Ich melde mich aus dem Urlaub vom Gardasee.
Am Tag vor der Abreise durfte ich noch eine meiner Lieblingsopern erleben - Bizets "Perlenfischer". Ich hatte diese Oper vor nicht allzu langer Zeit szenisch in Innsbruck gesehen und kenne die Musik gut aus verschiedenen älteren Gesamtaufnahmen - meine liebste darunter mit S. Lemeshev als Nadir (Moskau, 1950).
Ich muss gestehen, dass ich mich vor allem auf die Oper gefreut habe, weil sie konzertant aufgeführt wurde. Die Inszenierung in Innsbruck war nämlich wieder äußerst mühsam gewesen. Der Chor, die teilweise recht aggressiven Eingeborenen, waren dort zu Akkordarbeitern einer modernen Fabrik verkommen. Diesmal traten alle Herrschaften in Abendkleidung auf und vor allem die wunderschöne Aida Garifullina gab darin eine ausgezeichnete Figur ab.

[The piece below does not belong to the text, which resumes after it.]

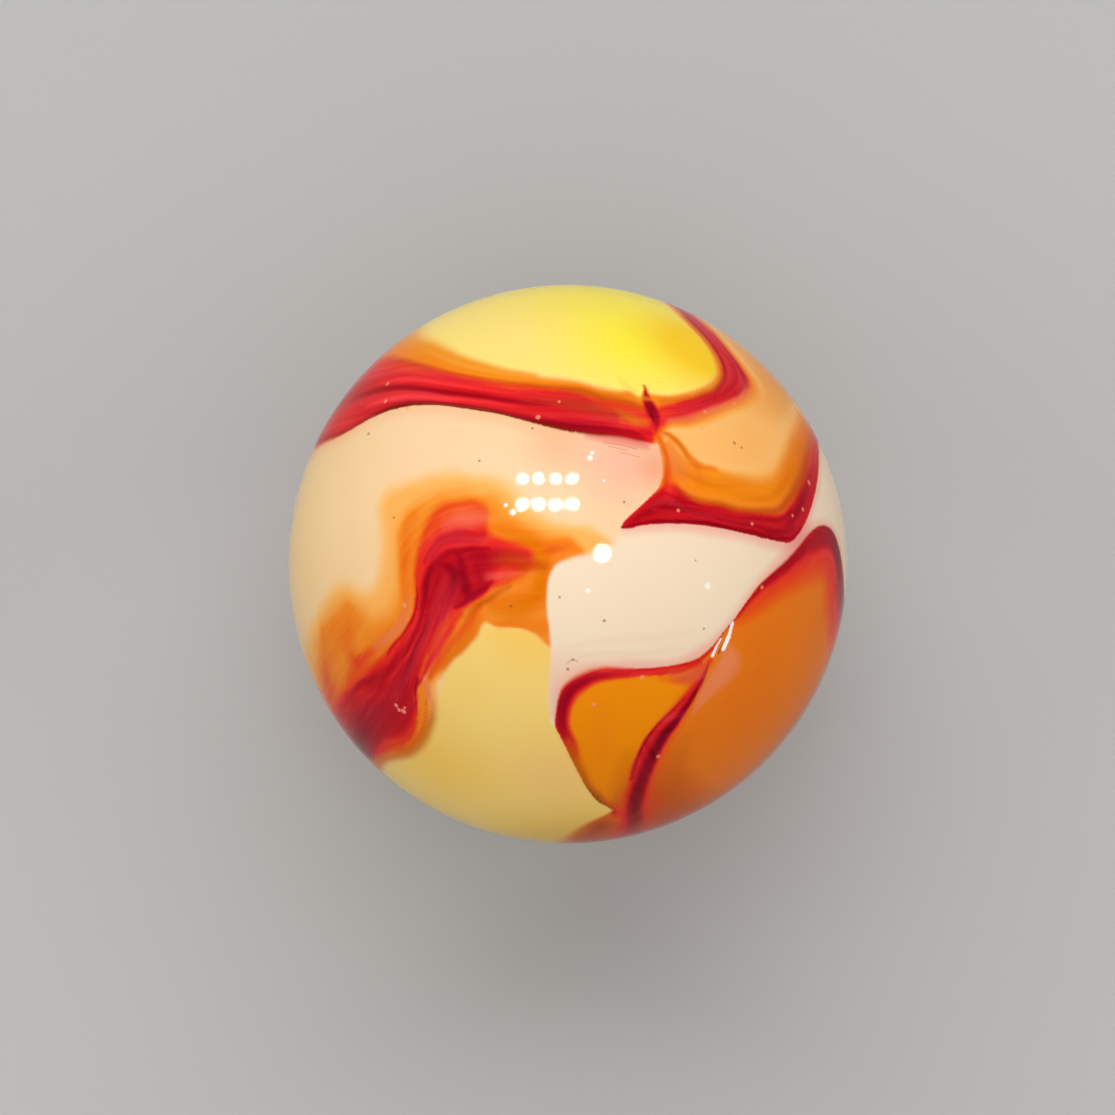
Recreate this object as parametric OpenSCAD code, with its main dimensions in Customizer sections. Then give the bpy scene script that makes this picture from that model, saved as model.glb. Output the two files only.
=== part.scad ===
// Glass playing marble: one solid ball of opaque swirled glass, 16 mm (5/8 in) across.
// The origin is the middle of the ball, +Z is up. One side of the ball, its face,
// looks up and a little towards the front, and the swirl and the fold crease are placed on it.
// The ball is one piece. Its swirl is fields of coloured glass that run from the face to the
// middle of the ball, beside each other, so that they join into one solid.

/* [Ball] */
// Diameter of the ball
ball_d = 16; // [12:0.5:25]
// Lean of the middle of the face from straight up towards the front, in degrees
face_lean = 12; // [0:1:45]

/* [Fold crease] */
// Length of the crease over the surface
crease_len = 1.35; // [0.8:0.05:1.5]
// Width of the crease
crease_w = 0.34; // [0.2:0.02:0.5]
// Depth of the crease under the round of the ball
crease_depth = 0.04; // [0.03:0.01:0.06]
// Middle of the crease, to the right of the middle of the face over the surface
crease_right = 4.55; // [3:0.05:6]
// Middle of the crease, below the middle of the face over the surface
crease_down = 2.2; // [1:0.05:3]
// Slope of the crease, in degrees from level
crease_slope = 58; // [30:1:80]

/* [Hidden] */

$fn = 72;

ball_r = ball_d / 2;

// The swirl is drawn flat, in millimetres over the surface of a ball of this radius to the
// right and up from the middle of the face, and grows with the ball
drawn_r = 8;

// Steps of a curve between two of its places
steps = 3;

// Pools of glass: places on their outlines
STRAW = [[-0.4, -1.9], [-1.5, -1.4], [-2.5, -1.5], [-3.6, -2.6], [-4.6, -4.6], [-5.4, -6.2],
         [-7.2, -7.8], [-10, -10.5], [-9, -14], [-4, -15.5], [1, -14], [3, -9], [1, -5]];
GLOW_HEAD = [[1, 0.5], [-0.6, 1.1], [-1.7, 2.1], [-3.3, 2.5], [-5, 2.1], [-5.2, 0.6], [-4.9, -1],
             [-3.8, -2.4], [-2.9, -2.3], [-2.3, -1.7], [-1.2, -1.75], [-0.4, -2.2], [0.4, -0.8]];
WHITE = [[1.4, 1.2], [0.9, 0.35], [-0.2, 0.05], [-0.6, -1.2], [-0.5, -3.2], [-0.3, -4.7], [2, -5],
         [7, -4], [12, -4], [16, -1.5], [16.5, 3], [13.5, 6.5], [10.4, 5.6], [8.4, 2.8], [7, 1.1],
         [4, 1.4]];
CAP = [[-11, 6], [-8.5, 5.6], [-5.5, 5.6], [-3, 5.1], [0, 4.3], [2.6, 4], [4.5, 4.9], [5.8, 6.3],
       [5.6, 8], [5, 11], [4.5, 15.5], [-2, 18], [-9, 15], [-14, 9]];
POCKET = [[1.8, 1.2], [2.4, 1.9], [2.7, 2.8], [2.5, 3.9], [4.5, 4.9], [5.8, 6.3], [5.6, 8], [5, 11],
          [6.5, 14.5], [11, 13], [13.5, 10], [10.4, 5.6], [8.4, 2.8], [7, 1.1], [4, 1.3]];
LOWER = [[1.5, -8.4], [0.4, -6.4], [-0.35, -4.6], [0, -3.4], [1.4, -2.95], [3.6, -2.85], [5, -1.5],
         [6.5, -0.1], [8.2, 1], [9.5, 1.1], [10.7, -0.4], [13, -1.9], [16.5, -4], [14, -12],
         [6, -18], [0, -15], [-0.4, -11.5], [0.5, -9.6]];

// Streams of glass: places on their middle lines, with the width there
GLOW_TAIL = [[-4, -1, 1.6], [-4.7, -2.6, 2.2], [-6, -4, 3.6], [-8, -5.6, 5], [-11, -8, 5]];
FLAME = [[-0.8, 0.25, 0.3], [-1.8, 0.2, 1], [-2.9, 0.45, 1.8], [-3.7, -0.3, 1.5], [-4, -1.5, 1.1],
         [-4.6, -2.8, 1.2], [-5.8, -4.4, 2.3], [-7.8, -6.4, 3], [-10.8, -9.2, 2.6]];
BAND_GLOW = [[-13, 10.5, 2], [-9, 8.8, 2], [-6.6, 7.8, 1.4], [-4.4, 6.5, 1], [-2, 5.5, 0.7],
             [0.5, 5.1, 0.6], [2.2, 4.7, 0.5], [3.2, 4.4, 0.3]];
BAND = [[-13, 7.5, 5], [-9.5, 6.4, 3.8], [-7, 6.15, 2.6], [-4.5, 5.6, 1.4], [-2, 4.8, 1], [0, 4.4, 1.1],
        [2, 4.15, 1.1], [3.4, 4.5, 0.7], [4.9, 5.4, 0.6], [5.8, 6.4, 0.9], [5.6, 8, 0.75],
        [5, 10, 0.8], [4.9, 13, 0.6]];
POCKET_GLOW = [[2.9, 2.3, 0.9], [4.5, 2, 1.2], [6.4, 2, 1.4], [7.9, 3.4, 1.4], [9.8, 6, 1.4],
               [12.5, 9, 1]];
BORDER = [[1.5, 1.05, 0.15], [2.6, 1.6, 1], [4, 1.4, 0.7], [6.2, 1.15, 0.85], [7.4, 1.6, 0.9],
          [8.4, 3, 0.7], [10, 5.2, 0.8], [12.5, 8.2, 0.8]];
RIM = [[1.5, -8.2, 0.15], [0.7, -6.7, 0.25], [0, -5, 0.4], [0, -3.8, 0.5], [0.9, -3.15, 0.4],
       [2.4, -3, 0.25], [3.9, -2.7, 0.15], [5.6, -1, 0.35], [7.4, 0.4, 0.7], [9.2, 0.9, 1],
       [10.4, -0.5, 1.2], [12, -3, 1.8]];
VEIN = [[4.2, -2.6, 0.15], [3.5, -4.2, 0.5], [2.6, -5.8, 0.8], [2.2, -7.6, 0.8], [2.5, -9.6, 1.2],
        [2.9, -13, 1.6]];

// Radius that a round tool needs, to cut a dent of this length and depth in the ball. Where
// even a flat tool would cut deeper, the tool is nearly flat and the dent comes out shorter
function dent_r(length, depth) =
    1 / max(8 * depth / (length * length) - 1 / ball_r, 0.05 / ball_r);

// The crease is the dent of a thin wheel: its radius gives the length, its rim the width
wheel_r = dent_r(crease_len, crease_depth);
rim_r = dent_r(crease_w, crease_depth);

// Angle that a length over the surface takes at the ball's middle
function arc_angle(length, r) = length / r * 180 / PI;

// Where a drawn place lies to the right and up when the face is looked at straight. A place
// round the back is put outside the ball, so that its field runs out over the edge
function seen(place) =
    let (away = max(norm([place.x, place.y]), 0.001), angle = arc_angle(away, drawn_r),
         reach = angle < 90 ? sin(angle) : angle / 90)
    ball_r * reach / away * [place.x, place.y];

// A share t of the way from b to c on a smooth curve through a, b, c and d
function between(a, b, c, d, t) =
    b + 0.5 * t * (c - a + t * (2 * a - 5 * b + 4 * c - d + t * (3 * b - a - 3 * c + d)));

// Edge of a stream on one side of its middle line
function bank(run, side) =
    let (n = len(run))
    [for (i = [0:n - 1])
        let (ahead = run[min(i + 1, n - 1)] - run[max(i - 1, 0)],
             across = [-ahead.y, ahead.x] / norm([ahead.x, ahead.y]))
        seen([run[i].x, run[i].y] + side * run[i].z / 2 * across)];

// A pool fills a smooth outline through its places
module pool(rows) {
    n = len(rows);
    polygon([for (i = [0:n - 1], j = [0:steps - 1])
        seen(between(rows[(i + n - 1) % n], rows[i], rows[(i + 1) % n], rows[(i + 2) % n], j / steps))]);
}

// A stream fills the space between the banks of a smooth line through its places
module stream(rows) {
    n = len(rows);
    run = [for (i = [0:n - 2], j = [0:steps - 1])
        between(rows[max(i - 1, 0)], rows[i], rows[i + 1], rows[min(i + 2, n - 1)], j / steps), rows[n - 1]];
    other = bank(run, -1);
    polygon(concat(bank(run, 1), [for (i = [len(other) - 1:-1:0]) other[i]]));
}

// Takes flat fields through the ball, from its middle plane to the face
module through() {
    linear_extrude(height = ball_r * 1.1)
        children();
}

// Turns +Z to the spot that lies so far to the right and up from the middle of the
// face, with +X pointing along the surface at the given slope
module at_face(right, up, slope) {
    away = sqrt(right * right + up * up);
    bearing = atan2(up, right);
    rotate([0, 0, bearing])
        rotate([0, arc_angle(away, ball_r), 0])
            rotate([0, 0, slope - bearing])
                children();
}

// Stretch of the wheel's rim that presses into the ball
module crease() {
    sweep = 2 * asin(crease_len / wheel_r);
    at_face(crease_right, -crease_down, crease_slope)
        translate([0, 0, ball_r - crease_depth + wheel_r])
            rotate([90, 0, 0])
                rotate([0, 0, -90 - sweep / 2])
                    rotate_extrude(angle = sweep)
                        translate([wheel_r - rim_r, 0])
                            circle(r = rim_r);
}

// Glass of one colour: the first field, without what the fields over it cover
module glass(colour) {
    color(colour)
        difference() {
            intersection() {
                sphere(r = ball_r);
                through()
                    difference() {
                        children(0);
                        for (k = [1:1:$children - 1]) children(k);
                    }
            }
            crease();
        }
}

// The fields of the swirl
module straw() pool(STRAW);
module glow() {
    pool(GLOW_HEAD);
    stream(GLOW_TAIL);
}
module flame() stream(FLAME);
module white() pool(WHITE);
module cap() pool(CAP);
module band_glow() stream(BAND_GLOW);
module pocket() pool(POCKET);
module pocket_glow() stream(POCKET_GLOW);
module ribbons() {
    stream(BAND);
    stream(BORDER);
}
module lower() pool(LOWER);
module veins() {
    stream(RIM);
    stream(VEIN);
}

// The ball with its face straight up
module upright_ball() {
    color("wheat")
        difference() {
            sphere(r = ball_r);
            through() {
                straw();
                glow();
                flame();
                white();
                cap();
                band_glow();
                pocket();
                ribbons();
                lower();
                veins();
            }
            crease();
        }
    glass("khaki") { straw(); glow(); flame(); white(); lower(); veins(); }
    glass("orange") { glow(); flame(); white(); }
    glass("crimson") flame();
    glass("ivory") { white(); pocket(); ribbons(); lower(); veins(); }
    glass("gold") { cap(); band_glow(); pocket(); ribbons(); }
    glass("orange") { band_glow(); pocket(); ribbons(); }
    glass("sandybrown") { pocket(); pocket_glow(); ribbons(); }
    glass("darkorange") { intersection() { pocket_glow(); pocket(); } ribbons(); }
    glass("crimson") ribbons();
    glass("chocolate") { lower(); veins(); }
    glass("firebrick") veins();
}

// The ball as it rests, with its face leaning to the front
module marble() {
    rotate([face_lean, 0, 0])
        upright_ball();
}

marble();
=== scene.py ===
import math

import bpy
import numpy as np
from mathutils import Matrix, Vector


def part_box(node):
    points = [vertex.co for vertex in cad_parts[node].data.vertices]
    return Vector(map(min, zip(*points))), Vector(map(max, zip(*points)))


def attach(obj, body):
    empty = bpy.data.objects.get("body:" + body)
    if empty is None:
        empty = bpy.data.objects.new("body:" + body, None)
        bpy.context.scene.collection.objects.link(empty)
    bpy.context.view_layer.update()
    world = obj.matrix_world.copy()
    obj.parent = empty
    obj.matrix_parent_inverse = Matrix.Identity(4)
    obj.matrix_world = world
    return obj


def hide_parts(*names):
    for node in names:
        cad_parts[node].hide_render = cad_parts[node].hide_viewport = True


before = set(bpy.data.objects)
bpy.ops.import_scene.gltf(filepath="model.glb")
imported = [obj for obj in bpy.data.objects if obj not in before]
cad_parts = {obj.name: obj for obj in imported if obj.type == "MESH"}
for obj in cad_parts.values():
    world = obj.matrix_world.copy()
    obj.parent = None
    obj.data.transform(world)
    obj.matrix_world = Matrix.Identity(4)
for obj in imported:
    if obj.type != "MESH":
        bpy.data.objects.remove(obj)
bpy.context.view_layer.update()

# A glass playing marble: one ball of opaque swirled glass. Its middle is the origin, and one
# side of it, the face, leans from +Z towards the front. Sizes in metres
BALL_LOW, BALL_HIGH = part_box("marble")
RADIUS = (BALL_HIGH.x - BALL_LOW.x) / 2
FACE_LEAN = math.radians(12)
FACE_RIGHT = np.array([1.0, 0.0, 0.0])
FACE_UP = np.array([0.0, math.cos(FACE_LEAN), math.sin(FACE_LEAN)])
FACE_OUT = np.array([0.0, -math.sin(FACE_LEAN), math.cos(FACE_LEAN)])
FACE_AXES = np.array([FACE_RIGHT, FACE_UP, FACE_OUT])

# The swirl is drawn on the face's chart: millimetres to the right and up from the middle of
# the face, measured over the surface of a ball of this radius
NOMINAL_RADIUS = 8.0
CHART_MM = RADIUS / NOMINAL_RADIUS

# Mesh of the ball: cells along a side of each of its six patches, and how much denser they are
# at the face than at the back
PATCH_CELLS = 128
FACE_DENSITY = 0.45
# Bake map: the columns and rows of patches, and the share that each leaves free at its sides
MAP_COLUMNS, MAP_ROWS = 3, 2
MAP_MARGIN = 0.01
# Places that agree to this many decimals of the radius are one
SHARED_DECIMALS = 7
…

Nun aber zur Aufführung: Die Musik – das ist natürlich Geschmackssache – hat mich sehr schnell wieder für sich eingenommen. In ihrer Exotik und Leidenschaft finde ich sie schöner (wenn auch nicht genialer) als jene von Bizets „Carmen“. Nach dem weltberühmten Duett Zurga/Nadir im Ersten Akt fragte ich mich unweigerlich: „Wie kann man so schöne Musik schreiben?“ Es ist wunderbar, das Orchester, den Dirigenten, den Chor und die Solisten gemeinsam auf der Bühne zu sehen und mitzuerleben, wie das alles zu einer Einheit verschmilzt.

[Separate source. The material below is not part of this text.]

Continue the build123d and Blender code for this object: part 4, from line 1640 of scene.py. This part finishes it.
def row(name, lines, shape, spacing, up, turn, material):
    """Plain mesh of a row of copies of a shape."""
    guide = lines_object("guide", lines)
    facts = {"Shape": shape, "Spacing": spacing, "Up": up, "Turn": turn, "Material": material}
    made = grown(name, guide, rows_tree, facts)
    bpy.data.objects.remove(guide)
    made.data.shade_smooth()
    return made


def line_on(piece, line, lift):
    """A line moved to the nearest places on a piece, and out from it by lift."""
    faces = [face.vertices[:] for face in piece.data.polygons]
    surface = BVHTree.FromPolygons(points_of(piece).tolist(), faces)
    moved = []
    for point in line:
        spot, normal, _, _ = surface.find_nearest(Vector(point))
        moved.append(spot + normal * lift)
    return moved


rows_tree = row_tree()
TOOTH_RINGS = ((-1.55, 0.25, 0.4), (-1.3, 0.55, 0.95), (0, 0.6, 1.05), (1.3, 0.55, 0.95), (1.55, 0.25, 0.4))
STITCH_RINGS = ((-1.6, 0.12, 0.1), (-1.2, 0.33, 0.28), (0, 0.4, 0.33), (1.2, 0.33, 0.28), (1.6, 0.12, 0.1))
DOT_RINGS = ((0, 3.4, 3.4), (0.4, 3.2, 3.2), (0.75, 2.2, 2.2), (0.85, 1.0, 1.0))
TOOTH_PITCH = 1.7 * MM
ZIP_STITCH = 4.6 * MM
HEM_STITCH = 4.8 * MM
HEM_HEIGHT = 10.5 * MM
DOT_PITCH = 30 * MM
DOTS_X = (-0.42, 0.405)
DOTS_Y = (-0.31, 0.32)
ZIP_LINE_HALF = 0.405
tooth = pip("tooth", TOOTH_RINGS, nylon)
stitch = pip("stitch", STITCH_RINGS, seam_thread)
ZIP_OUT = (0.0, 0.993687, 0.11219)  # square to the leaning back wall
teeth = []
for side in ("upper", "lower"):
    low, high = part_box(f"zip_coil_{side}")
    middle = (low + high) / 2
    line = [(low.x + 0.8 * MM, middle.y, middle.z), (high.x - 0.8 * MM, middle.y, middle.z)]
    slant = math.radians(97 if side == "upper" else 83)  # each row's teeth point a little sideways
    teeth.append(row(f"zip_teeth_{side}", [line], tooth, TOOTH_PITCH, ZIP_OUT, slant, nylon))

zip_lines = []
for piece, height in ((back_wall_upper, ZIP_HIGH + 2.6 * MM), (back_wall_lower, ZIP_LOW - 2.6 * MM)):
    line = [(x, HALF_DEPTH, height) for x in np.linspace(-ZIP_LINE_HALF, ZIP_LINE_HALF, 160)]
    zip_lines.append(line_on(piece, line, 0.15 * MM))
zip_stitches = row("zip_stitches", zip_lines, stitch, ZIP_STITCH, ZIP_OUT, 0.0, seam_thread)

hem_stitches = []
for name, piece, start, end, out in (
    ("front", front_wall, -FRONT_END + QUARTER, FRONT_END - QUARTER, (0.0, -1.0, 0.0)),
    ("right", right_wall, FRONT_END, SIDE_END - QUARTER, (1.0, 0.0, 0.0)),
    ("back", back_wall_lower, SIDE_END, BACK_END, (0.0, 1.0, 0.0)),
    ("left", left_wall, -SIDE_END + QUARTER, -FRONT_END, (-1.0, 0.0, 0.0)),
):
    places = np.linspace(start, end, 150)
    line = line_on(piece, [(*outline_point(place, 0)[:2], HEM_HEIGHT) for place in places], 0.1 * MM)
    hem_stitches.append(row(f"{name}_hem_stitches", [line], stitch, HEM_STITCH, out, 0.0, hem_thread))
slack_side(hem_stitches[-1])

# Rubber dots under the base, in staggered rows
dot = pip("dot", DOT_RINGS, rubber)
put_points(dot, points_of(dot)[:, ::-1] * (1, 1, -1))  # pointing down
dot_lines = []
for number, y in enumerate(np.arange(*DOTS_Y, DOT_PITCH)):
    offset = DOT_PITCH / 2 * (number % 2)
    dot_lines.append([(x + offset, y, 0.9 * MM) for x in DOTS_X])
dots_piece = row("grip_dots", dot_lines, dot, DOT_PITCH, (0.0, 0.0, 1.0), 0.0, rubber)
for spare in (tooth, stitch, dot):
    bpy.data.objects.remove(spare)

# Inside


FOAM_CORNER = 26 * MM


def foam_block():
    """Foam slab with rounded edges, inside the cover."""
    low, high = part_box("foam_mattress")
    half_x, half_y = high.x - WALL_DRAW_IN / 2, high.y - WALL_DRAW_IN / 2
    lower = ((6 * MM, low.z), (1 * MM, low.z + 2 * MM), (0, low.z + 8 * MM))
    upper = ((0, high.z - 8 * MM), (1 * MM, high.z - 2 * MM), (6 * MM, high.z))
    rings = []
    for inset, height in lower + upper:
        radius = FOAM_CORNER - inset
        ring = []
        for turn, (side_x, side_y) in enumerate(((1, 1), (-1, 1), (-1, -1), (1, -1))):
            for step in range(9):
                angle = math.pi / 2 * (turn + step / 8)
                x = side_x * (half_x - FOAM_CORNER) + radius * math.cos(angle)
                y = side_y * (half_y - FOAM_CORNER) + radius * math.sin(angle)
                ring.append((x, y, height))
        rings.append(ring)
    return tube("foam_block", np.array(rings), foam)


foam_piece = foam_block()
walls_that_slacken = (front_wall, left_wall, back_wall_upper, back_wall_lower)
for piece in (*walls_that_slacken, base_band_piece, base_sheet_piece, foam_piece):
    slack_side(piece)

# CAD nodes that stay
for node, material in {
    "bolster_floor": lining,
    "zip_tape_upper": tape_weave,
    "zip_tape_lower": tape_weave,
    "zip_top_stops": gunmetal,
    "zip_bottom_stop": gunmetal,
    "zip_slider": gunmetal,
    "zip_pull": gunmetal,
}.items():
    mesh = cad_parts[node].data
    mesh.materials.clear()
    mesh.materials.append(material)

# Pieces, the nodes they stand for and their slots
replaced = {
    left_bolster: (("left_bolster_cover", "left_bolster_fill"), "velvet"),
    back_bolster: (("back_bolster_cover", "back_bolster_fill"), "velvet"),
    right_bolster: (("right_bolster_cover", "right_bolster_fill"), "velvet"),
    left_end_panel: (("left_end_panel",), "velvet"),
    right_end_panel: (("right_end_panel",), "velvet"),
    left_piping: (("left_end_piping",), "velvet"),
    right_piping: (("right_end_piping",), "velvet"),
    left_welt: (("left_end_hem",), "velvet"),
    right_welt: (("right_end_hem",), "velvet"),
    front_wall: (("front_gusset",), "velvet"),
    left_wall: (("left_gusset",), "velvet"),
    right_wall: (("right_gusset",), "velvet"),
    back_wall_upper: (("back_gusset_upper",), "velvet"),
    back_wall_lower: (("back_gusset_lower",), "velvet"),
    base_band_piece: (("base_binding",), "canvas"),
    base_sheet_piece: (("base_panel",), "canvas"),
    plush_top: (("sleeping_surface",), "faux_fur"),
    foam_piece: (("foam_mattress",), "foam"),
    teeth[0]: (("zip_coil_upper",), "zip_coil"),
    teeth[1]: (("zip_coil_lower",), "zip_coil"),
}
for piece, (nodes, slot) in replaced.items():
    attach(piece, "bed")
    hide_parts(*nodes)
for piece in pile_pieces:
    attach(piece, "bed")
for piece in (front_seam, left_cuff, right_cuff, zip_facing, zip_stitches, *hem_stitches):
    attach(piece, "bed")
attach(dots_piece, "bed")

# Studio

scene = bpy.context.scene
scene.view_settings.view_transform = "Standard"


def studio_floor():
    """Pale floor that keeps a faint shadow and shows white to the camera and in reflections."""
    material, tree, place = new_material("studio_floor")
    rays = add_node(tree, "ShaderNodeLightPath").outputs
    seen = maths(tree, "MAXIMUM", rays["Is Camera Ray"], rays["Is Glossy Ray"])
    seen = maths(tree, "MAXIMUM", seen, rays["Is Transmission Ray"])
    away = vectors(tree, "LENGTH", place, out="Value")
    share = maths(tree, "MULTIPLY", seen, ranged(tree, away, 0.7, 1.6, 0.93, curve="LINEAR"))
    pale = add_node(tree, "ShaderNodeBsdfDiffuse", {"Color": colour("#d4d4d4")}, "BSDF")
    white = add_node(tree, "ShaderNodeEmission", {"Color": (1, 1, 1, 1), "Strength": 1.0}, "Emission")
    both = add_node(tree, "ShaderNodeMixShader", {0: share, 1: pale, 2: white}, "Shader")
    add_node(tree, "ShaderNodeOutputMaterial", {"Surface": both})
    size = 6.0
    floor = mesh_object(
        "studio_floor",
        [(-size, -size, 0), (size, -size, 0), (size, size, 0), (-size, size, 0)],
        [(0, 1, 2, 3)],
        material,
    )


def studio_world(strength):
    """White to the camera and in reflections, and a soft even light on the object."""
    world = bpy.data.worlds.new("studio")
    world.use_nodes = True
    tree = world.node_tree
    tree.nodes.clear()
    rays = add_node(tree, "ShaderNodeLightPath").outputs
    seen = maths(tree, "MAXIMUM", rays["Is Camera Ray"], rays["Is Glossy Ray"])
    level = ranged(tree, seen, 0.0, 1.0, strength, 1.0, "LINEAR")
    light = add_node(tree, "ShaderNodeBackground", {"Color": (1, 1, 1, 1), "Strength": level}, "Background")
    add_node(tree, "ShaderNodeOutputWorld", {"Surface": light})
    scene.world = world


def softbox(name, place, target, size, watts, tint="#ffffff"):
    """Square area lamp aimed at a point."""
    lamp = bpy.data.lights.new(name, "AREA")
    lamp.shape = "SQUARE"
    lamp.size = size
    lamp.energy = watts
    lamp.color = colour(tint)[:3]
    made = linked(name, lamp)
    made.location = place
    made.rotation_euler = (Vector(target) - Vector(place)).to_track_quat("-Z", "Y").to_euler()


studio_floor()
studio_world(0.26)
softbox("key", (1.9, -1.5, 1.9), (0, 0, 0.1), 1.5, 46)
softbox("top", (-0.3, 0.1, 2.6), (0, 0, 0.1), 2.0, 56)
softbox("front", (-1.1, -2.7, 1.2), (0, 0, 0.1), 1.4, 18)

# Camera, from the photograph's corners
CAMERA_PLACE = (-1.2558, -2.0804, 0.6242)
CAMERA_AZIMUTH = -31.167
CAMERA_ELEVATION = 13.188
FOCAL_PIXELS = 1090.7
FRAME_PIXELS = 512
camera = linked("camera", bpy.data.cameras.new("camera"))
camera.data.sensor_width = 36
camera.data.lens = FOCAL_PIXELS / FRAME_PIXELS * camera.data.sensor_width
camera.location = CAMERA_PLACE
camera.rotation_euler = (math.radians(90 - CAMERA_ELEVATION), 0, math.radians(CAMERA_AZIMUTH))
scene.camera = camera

Javier Camarena, der wirklich über brillantes Stimmmaterial verfügt, sang im Duett wunderbar – ich war schon sehr gespannt, ob er die gefürchtete Arie im Ersten Akt bewältigen würde. Leider tat er das nicht. Kenner der Oper werden ihm keinen Vorwurf machen, sie ist quasi unsingbar, wenn sie nicht transponiert wird. Ich jedenfalls kenne keine völlig zufriedenstellende Version in der Originaltonart. Die Tenöre zu Bizets Zeiten müssen noch ganz anders gesungen haben. Der Applaus nach der Romanze war dann auch eher mau, denn Camarena sang (leider) wirklich sehr unrein.
Domingos Zurga war – wie immer bei seinen Baritonrollen – ein Kapitel für sich. Ich möchte das nicht kommentieren. Zweifellos kann sich der Mann immer noch einer starken Bühnenpräsenz rühmen und es ist beeindruckend, wie seine angejahrte Stimme im Großen Festspielhaus immer noch klingt und schwingt. Trotzdem stelle ich hier ein Zitat von Domingo selbst ein. 1981 erklärte der Spanier, dass er mit 50 als Sänger aufhören würde und beantwortete die Frage, ob er weitersingen würde, wenn die Stimme noch intakt sei: „Auch dann nicht. Ich habe letztes Jahr in Wien eine »Fledermaus« dirigiert mit Hans Beirer. Der ist fast siebzig. Das finde ich furchtbar.“ So kann sich eine Meinung ändern …
Aida Garifullina als Leila wirkte zart und verführerisch. Kein Wunder also, dass sich die beiden Männer in sie verlieben. Sie sang makellose Koloraturen und man gewöhnte sich gut an ihre Stimme, die anfangs ein wenig schneidend wirkte. Dirigent Minarsi, Orchester und Chor wirkten gut in Form, man ging durchaus beseelt nachhause.
Drei Fragen an die Tamino-Experten:
Ist die Romanze des Nadir live singbar?
Was soll man von Domingo als Bariton halten?
Hat man es heute als Sopran leichter, eine Weltkarriere zu starten, wenn man gut aussieht?